→ **WHAT IS NEEDED**: Of the lines below, how many hold the string "this"? Give only the number.
========================
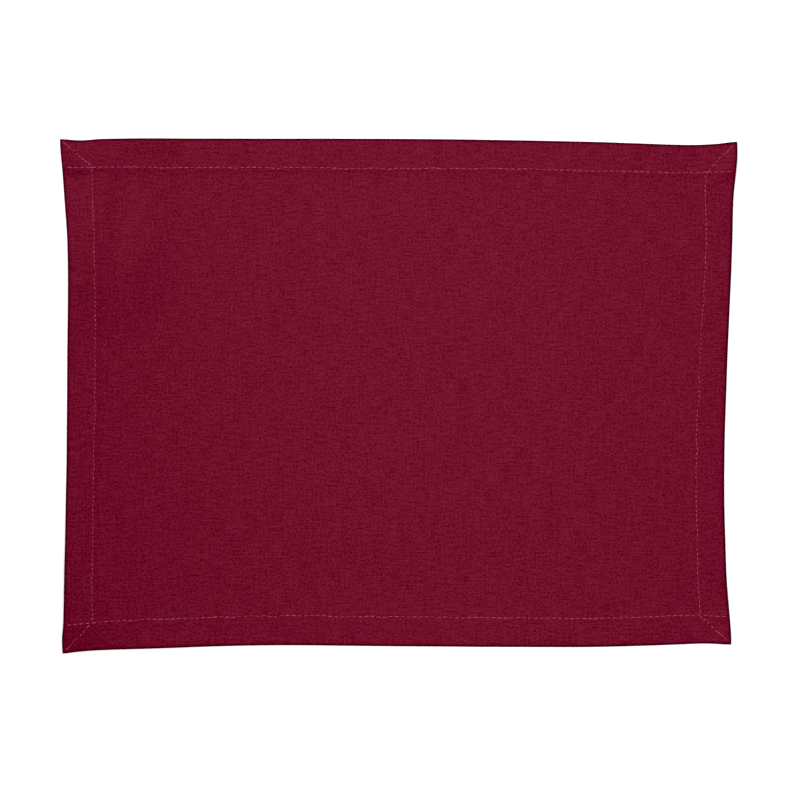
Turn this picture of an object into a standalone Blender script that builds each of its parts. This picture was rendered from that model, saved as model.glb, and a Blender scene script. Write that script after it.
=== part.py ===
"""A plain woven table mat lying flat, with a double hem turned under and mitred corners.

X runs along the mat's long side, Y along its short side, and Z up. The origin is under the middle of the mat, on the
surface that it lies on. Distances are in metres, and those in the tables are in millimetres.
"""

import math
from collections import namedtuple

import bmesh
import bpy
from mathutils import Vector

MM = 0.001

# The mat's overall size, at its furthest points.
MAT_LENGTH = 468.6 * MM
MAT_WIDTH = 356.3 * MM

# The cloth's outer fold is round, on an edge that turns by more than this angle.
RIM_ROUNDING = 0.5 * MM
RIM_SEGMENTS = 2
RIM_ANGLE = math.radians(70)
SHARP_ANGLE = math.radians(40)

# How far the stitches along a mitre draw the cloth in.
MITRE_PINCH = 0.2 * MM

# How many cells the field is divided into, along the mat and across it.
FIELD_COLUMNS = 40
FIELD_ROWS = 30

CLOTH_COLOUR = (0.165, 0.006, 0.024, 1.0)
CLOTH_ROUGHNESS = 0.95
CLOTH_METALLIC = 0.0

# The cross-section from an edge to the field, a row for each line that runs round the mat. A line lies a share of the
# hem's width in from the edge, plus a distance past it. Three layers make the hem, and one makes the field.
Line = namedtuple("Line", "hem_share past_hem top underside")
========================
→ **RESULT OF THE TASK**: 2